Ok, we're getting a little closer to present day now. About a week or so after coming back to the apartment, I asked M if we could go to see "The Hobbit: Desolation of Smaug." It had been in theaters for a while and I had been dying to see it and i had roped her into seeing Frozen with me and she enjoyed that so she figured indulging me again couldn't be so bad. The movie was good, Smaug was fantastic and we had a good time overall. We were planning to go to a dollar store and buy Valentine's Day decorations after the movie before heading home to chow down on something or other and watch New Girl. It was a Friday so we decided we needed a good old fashioned Friday night without school worries. At the traffic-light just before our apartment complex my classic bad luck struck. The light barely turned green, the car in front of us hadn't moved yet and a girl who hadn't been paying attention, plowed into the car behind us who in turn, collided with M's car. A sickening crunch and whiplash ensued. M was not at all prepared to handle something like this and from her expression I expected her to either curse violently or burst into tears. Luckily a CHP officer saw the whole thing so he pulled over to write up a report, and M was able to somehow hide all of her emotions and cooperate with little to no difficulty. On the way home I had never heard such colorful language. If curses could be seen in color, it would have felt like a rainbow-skittles-rave inside that car. Needless to say we went home, called our respective parents, I got into my onsie ( My dad bought me a sock monkey onsie for Christmas. It was a gag gift but good lord when your apartment is freezing and you can't afford to keep the heater above 60, a onsie is absolute heaven,) started up New Girl and M popped open a bottle of wine. I had a whole glass that night.

Alot has happened since then. But it's all kindof a blur (my long-term memory is better than my short-term.) I spent Valentine's Day all alone for the first time in 21 years and am not ashamed to admit that I cried. I usually spend the day with family and friends, but I had midterms the week after V-day and a Pre-med student conference on the 15th and couldn't go home. All of my friends however did, M included. Saddest Day in a long time. My best friend told me I should have called her but I didn't want to bring anybody down, her included. (She lives in Texas so we couldn't hang out or anything. But I spent the night watching Clueless, Agora, Timer, leprechaun 2, Brother Bear, and Smithsonean Channel: Titanoboa. A couple of those films left me in tears, and before you ask, yes it was well into the 15th before I passed out for an hour before waking up and going to the conference where I heard alot about Osteopathic Medicine. My friend S and I had a great time trying out different techniques for alleviating neck tension and afterward she and I decided to hang out and went to where her husband works where they bought me pizza and then she introduced me to this nifty place where I bought S and I freshly baked cookie-ice-cream sandwiches before she dropped my off back at my apartment, where I was once again alone, but didn't feel like it anymore.  

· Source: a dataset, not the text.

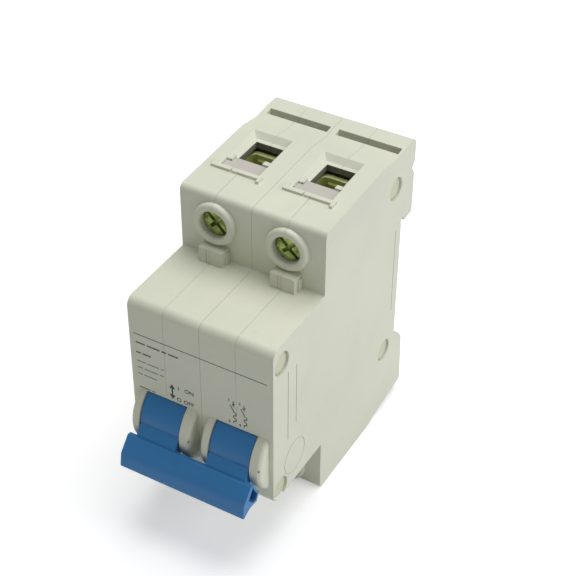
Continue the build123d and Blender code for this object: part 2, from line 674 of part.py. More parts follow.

Now we're rounding off to last week. Midterms, migranes, and a day where I came home from class at 7 and slept until my 7am class the next day and really nothing much else happened. Now I'm back in my apartment late on a Saturday night (M had to do something secretive with her sorority that I supposedly don't know about) alone, recounting the end and beginning of 2013 and 2014 respectively. I feel like this is very therapeutic writing everything down. It's not exactly everything but I'm not ready to release some of the more personal disasters just yet. Oh well, chronically linear stories are boring anyway. Anyway's Ciao for now, and hopefully I will have more free time like this to log in and share my memories with whomever is out there reading this. And if you aren't me and you are reading this I wish you nothing but the best. If it is me reading this: get off the damn internet! Quit being narcissistic or overly-analytical. Who cares if there are spelling or grammar errors, no one is going to really care anyway (at least I hope not.) Besides, you have homework and you know it, so stop procrastinating. 

I guess the lesson of the day is if you feel lonely, it means you aren't really alone anyway; it's temporary, you'll be ok.